FRANKFURT, West Germany (AP) _ The second former U.S. soldier implicated in a growing international spy scandal provided information that led investigators to crack the 10-year operation, a West German newspaper said Saturday.

West German prosecutors, meanwhile, said U.S. officials first informed the West Germans about the spy case a little more than two weeks ago.

The West Germany-based ring reportedly sold the Soviets secret information about NATO nuclear missiles, pipeline systems and troop strength. Prosecutors are predicting a lengthy inquiry to assess the damage to the North Atlantic Treaty Organization.

Former U.S. Army Sgt. Clyde Lee Conrad, who allegedly led the spy ring, remained in prison Saturday, facing espionage charges carrying a maximum 10- year sentence.

Conrad paid another U.S. soldier ″a five-figure sum″ for obtaining secret NATO information, said chief West German prosecutor Kurt Rebmann.

The Bonn-based Die Welt newspaper said the second soldier, whose name has not been released, provided ″the information that led to the arrest.″

″Die Welt has found out that no charges have been filed against the (second) American citizen, although he is still in the Federal Republic (West Germany),″ the conservative newspaper added. It did not elaborate.

Alexander Prechtel, spokesman for Rebmann, said he could not confirm or deny the report.

″The Americans first informed us about the suspicions against Conrad on Friday, Aug. 12,″ Prechtel told The Associated Press in a telephone interview.

He said U.S. investigators had been trailing Conrad long before then, but he said he did not know the source of the information that led investigators to suspect Conrad. West German officials arrested Conrad on Tuesday.

Although officials here say the second American was a soldier when he was recruited, The Washington Post quoted administration sources in Washington as saying he has since left the service.

Reports continued to emerge Saturday about Conrad’s lavish lifestyle.

Conrad’s neighbor, Johanna Horst, told the U.S. military’s unofficial newspaper Stars and Stripes that ″maybe there were a few people that were jealous because they had so much money and his son had everything.″

Mrs. Horst said that Conrad’s West German wife, Antje, ″had lots of gold jewelry and he just gave her a new car with her initials in gold.″

Stars and Stripes said its calculations showed Conrad’s monthly pension was $900.

The Bild newspaper of Hamburg said Conrad’s current apartment near the base was ″luxuriously furnished″ and that he received about $1 million for his espionage work.

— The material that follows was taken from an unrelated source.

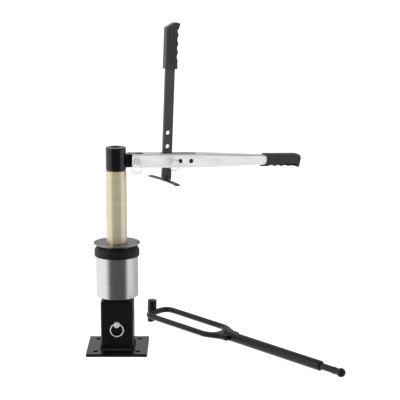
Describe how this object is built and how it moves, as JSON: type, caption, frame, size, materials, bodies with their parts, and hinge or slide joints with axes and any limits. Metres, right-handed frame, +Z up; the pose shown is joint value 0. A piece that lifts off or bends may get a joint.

CBS-TV quoted West German investigators Friday as saying Conrad may have kept the money in numbered Swiss bank accounts.

CBS said investigators found a picture of a European-wide operation, centered in Conrad’s home in West Germany, with other agents operating out of three neutral countries. It said they included an agent in Switzerland who handled money, two in Sweden who acted as couriers, and a Hungarian intelligence officer in Vienna, Austria, said to be Conrad’s controller.

Swiss prosecutors said Friday they launched an investigation into a possible Swiss connection.

In Molndal, Sweden, a district court on Friday arraigned two Hungarian-born Swedish brothers as suspected members of the spy ring.

West German officials said Friday that Conrad was in charge of storing and guarding classified documents in a safe at a U.S. Army base near his home in Bad Kreuznach.

U.S. Army officials said Conrad, of Sebring, Ohio, obtained a top secret security clearance 1978 and still had it when he left the service in 1985.

But an army spokesman acknowledged Conrad was not subjected to a follow-up background check usually given after five years.